• _Challenge_
Your task is to quote the listing below exactly, beginning with its first line and ending on the line bearing "---- driving dimensions".

• _Recorded data_
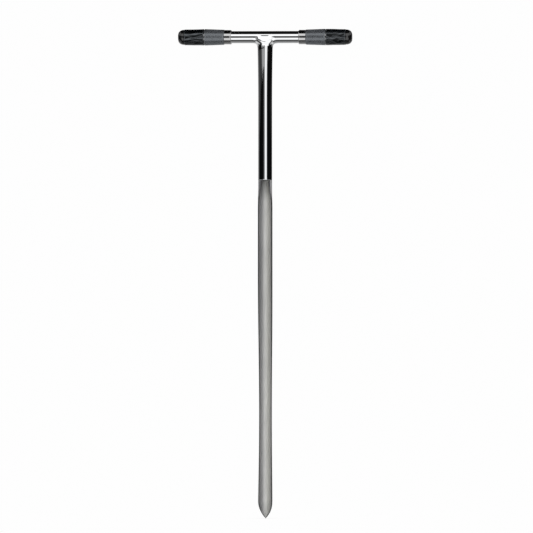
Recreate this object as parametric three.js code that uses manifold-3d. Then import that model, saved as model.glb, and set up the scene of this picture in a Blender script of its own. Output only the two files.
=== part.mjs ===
// A T-handled soil probe, the gouge kind of garden dibber: a steel cross bar with two hand grips, welded across the
// flared top of a chromed stem tube, whose lower end carries a long open gouge with a pointed tip.
//
// Units are millimetres. +Z is up, the cross bar runs along X and the gouge opens towards -Y.
// The origin is on the stem's axis, level with the lowest point of the tip.

import * as THREE from 'three';
import { mergeVertices } from 'three/addons/utils/BufferGeometryUtils.js';
import Module from 'manifold-3d';

const wasm = await Module();
wasm.setup();

// ---- driving dimensions ----

const OVERALL_LENGTH = 890;         // tip of the gouge to the top of the cross bar
const HANDLE_WIDTH = 319;           // over the two end caps
const BAR_RADIUS = 11.1;            // 7/8 inch tube
const BAR_WALL = 1.5;
const STEM_RADIUS = 12.7;           // 1 inch tube
const STEM_WALL = 2;
const GOUGE_LENGTH = 618;

const FLARE_LENGTH = 129;           // the stem's top opens out to straddle the bar
const FLARE_RISE = 1.5;
const STEM_TOP_DROP = 7;            // the stem's top edge below the bar's axis

const GRIP_GAP = 61.8;              // stem axis to the inner face of a grip
const COLLAR_LENGTH = 13;
const COLLAR_RADIUS = 13.1;
const SLEEVE_LENGTH = 36.1;
const SLEEVE_GAP = 0.8;             // the groove between the two sleeves of one grip
const SLEEVE_RADII = { collarEnd: 13.8, middle: 14.95, capEnd: 14.35 };
const CORE_RADIUS = 12.1;
const CAP_RADIUS = 13.7;
const CAP_LENGTH = 11.5;
const CAP_FACE_RADIUS = 5;          // the flat in the middle of the rounded end
const CAP_DOME_LENGTH = 10;
const PLUG_LENGTH = 15;
const PLUG_CHAMFER = 1;

const TIP_LENGTH = 30;
const TIP_HALF_WIDTH = 13;
const TIP_BLUNT = 0.8;              // half width left at the very tip
const TIP_CURL = 3;                 // how far the tip leans forward
const CURL_LENGTH = 45;
const GOUGE_RADIUS = 13.35;         // a cut tube springs open a little
const GOUGE_WALL = 2;
const WAIST_HEIGHT = 185;           // the edges are ground back furthest here
const WAIST_DEPTH = 1.65;
const WAIST_ABOVE = 245;            // how far the waist fades out upwards
const WAIST_BELOW = 205;            // and downwards
const SHOULDER_LENGTH = 36;         // rounded walls at the top of the opening
const SHOULDER_DEPTH = 8.3;         // how far forward of half round the walls reach there
const OPENING_RUN = 18;             // height over which the cut tube springs open
const RIM_BEVEL = 1.4;              // the long edges are ground back this far from inner to outer corner
const WIDEST_RIM = 2.6;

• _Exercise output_
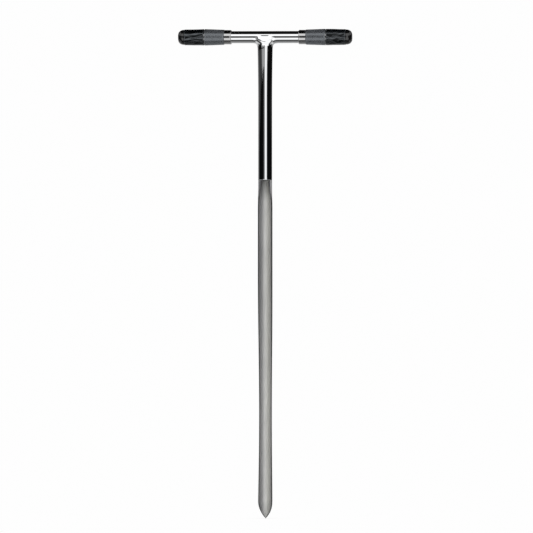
Recreate this object as parametric three.js code that uses manifold-3d. Then import that model, saved as model.glb, and set up the scene of this picture in a Blender script of its own. Output only the two files.
=== part.mjs ===
// A T-handled soil probe, the gouge kind of garden dibber: a steel cross bar with two hand grips, welded across the
// flared top of a chromed stem tube, whose lower end carries a long open gouge with a pointed tip.
//
// Units are millimetres. +Z is up, the cross bar runs along X and the gouge opens towards -Y.
// The origin is on the stem's axis, level with the lowest point of the tip.

import * as THREE from 'three';
import { mergeVertices } from 'three/addons/utils/BufferGeometryUtils.js';
import Module from 'manifold-3d';

const wasm = await Module();
wasm.setup();

// ---- driving dimensions ----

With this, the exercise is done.